Remove each stanchion, clean, polish, and label it, i.e.,
Stbd #1, Stbd#2, etc. so you can put them back where they came
from. Remove every bit of adhesive sealant from each stanchion
base footprint on the deck and the stanchion base itself using
a spray or liquid adhesive remover in a well ventilated area,
preferably outdoors. Store the old midship stanchions, put
them on Ebay, or use them as spares to replace any damaged
ones since gate stanchions will replace them. Inspect the
mounting holes and the deck area around them. If you are
absolutely sure that you have no moisture intrusion or rot in
the deck core, you can just remount and reseal the stanchions
in place. If this is not the case, then see Note 1: Repairing
Moisture Intrusion Damage at the end of this article. For
enhanced moisture intrusion protection when you remount the
stanchions, see Note 2: Enhanced Moisture Intrusion Protection
at the end of this article. Temporarily reposition the
stanchion by lining up the mounting holes in the stanchion
base with the mounting holes in the deck and trace around the
square base of the vertical leg on the deck with a pencil. For
the new starboard midship gate stanchion be sure to use a new
Catalina standard starboard gate stanchion with the curved leg
facing forward and vertical leg facing aft. Trace around the
round base of the curved leg on the deck and mark the
positions for the three new mounting holes, check below for
any wiring or fixtures to avoid, and drill and slightly
countersink them using a 1/4" drill bit. For the new
starboard cockpit gate stanchion, be sure to use a new
Catalina standard port gate stanchion with the curved leg
facing aft and the vertical leg facing forward. Temporarily
reposition the stanchion by lining up the mounting holes in
the square stanchion base with the mounting holes in the deck
and trace around the square base of the vertical leg on the
deck with a pencil. Trace around the round base of the curved
leg on the deck and mark the position for the three new
mounting holes, check below for any wiring or fixtures to
avoid, and drill and slightly countersink them using a
1/4" drill bit. Do the same for the all the port side
stanchions, using the old port cockpit gate stanchion as the
new port midship gate stanchion, and the old starboard cockpit
gate stanchion as the new port cockpit gate stanchion. See
Note 3: Asymmetrical Deck Fitting Placement at the end of this
article.
Now you are ready to apply sealant (NOT 3M 5200) and mount
the stanchions. Using long duration masking tape, mask off the
traced out area around each stanchion base footprint to
prevent excess sealant from adhering to the deck. Wipe the
stanchion base footprint and stanchion base with acetone and
let it dry. Apply marine sealant (NOT 3M 5200) to the entire
stanchion footprint area slightly overlapping the edge of the
masking tape. Position the stanchion and apply a bead of
sealant around each mounting hole in the base to seal the
mounting bolt head. Drop the mounting bolts through the
mounting holes and through the deck. Your partner below can
wipe off any excess sealant that each bolt has picked up to
keep things neat. Mount the backing plate on the underside of
the deck and place the fender washers, lock washers, and nuts
onto the mounting bolts for each stanchion. Tighten the nuts
about 3/4 of the way down so you don't squeeze out all the
sealant. I place a strip or two of thin double sided foam
tape, the kind for mounting pictures, on the underside of each
stanchion base to prevent it from "bottoming out"

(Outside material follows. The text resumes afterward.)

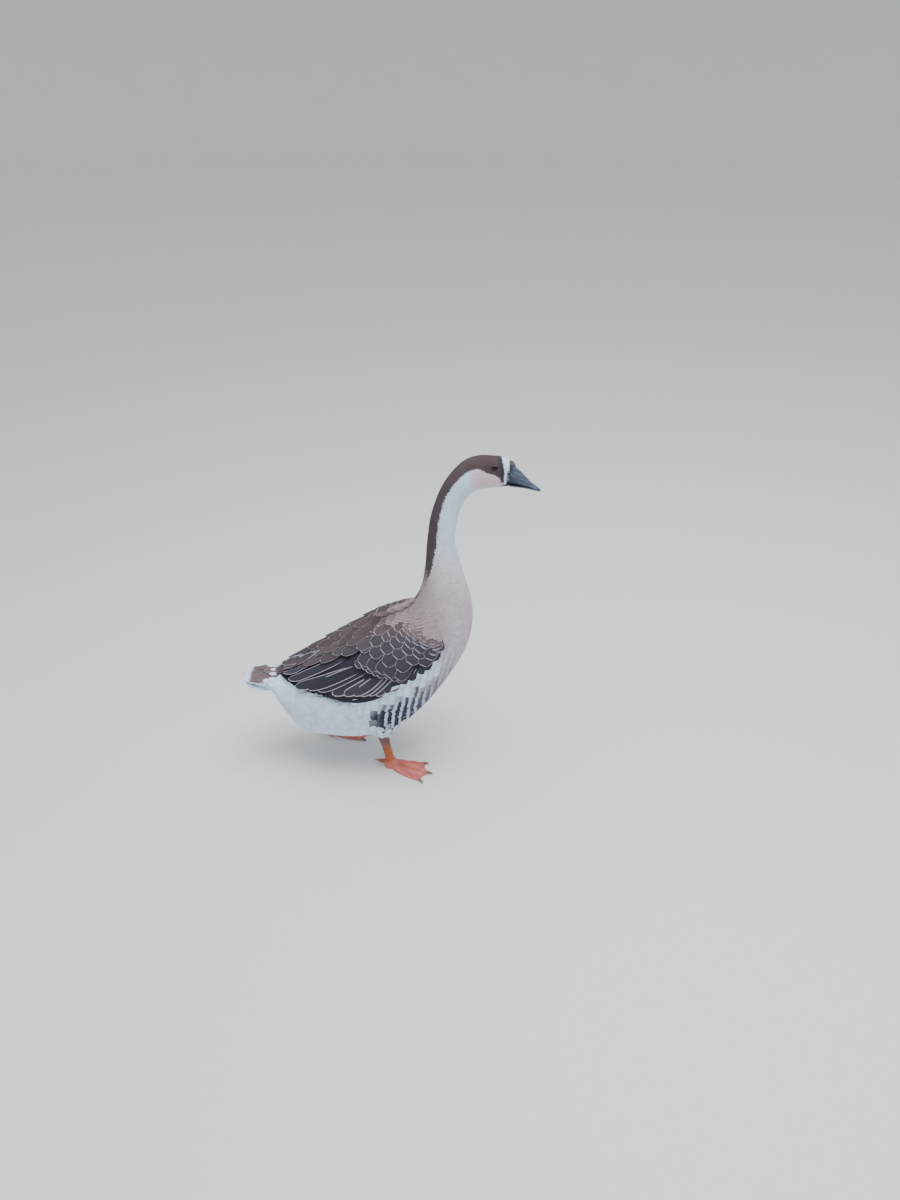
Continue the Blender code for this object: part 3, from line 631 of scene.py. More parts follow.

from the weight of the stanchion on the deck and squeezing out
all the sealant before it cures. Once the sealant has cured
overnight, you can tighten the mounting bolts all the way
down. Be sure to have someone on deck hold the head of the
bolt still with a Phillips head screwdriver or pair of
vice-grips while you tighten the nut, not the bolt. That way
the seal underneath the head of the bolt will not be broken.
After the sealant has cured, using an Exacto knife or similar
instrument, trim away the excess sealant from the stanchion
base and bolt heads and remove the masking tape.
Now you have all your gate stanchions mounted, so now you
can measure and re-cut your lifelines. I strongly advise doing
this on the boat, if possible, with all tools and hardware
readily available. Measure repeatedly, make drawings, and
visualize how the fittings will function once they are
attached to the lifelines. Turnbuckles, pelican hooks and
other adjustable settings should be screwed in about 1/3 of
the way, leaving the remaining 2/3 for adjustments on each
fitting. I used Johnson Marine 3/16” Hand Crimp fittings and
the recommended Johnson hand crimping tools. If you are using
the large bolt cutter type of Johnson hand crimper, lock one
handle in a table vise so you can use your weight to pull the
other handle down and complete the crimp more easily. I
installed the upper and lower, forward and aft lifelines first
and put them under appropriate tension, and then installed the
gate lifelines last to ensure that they fit.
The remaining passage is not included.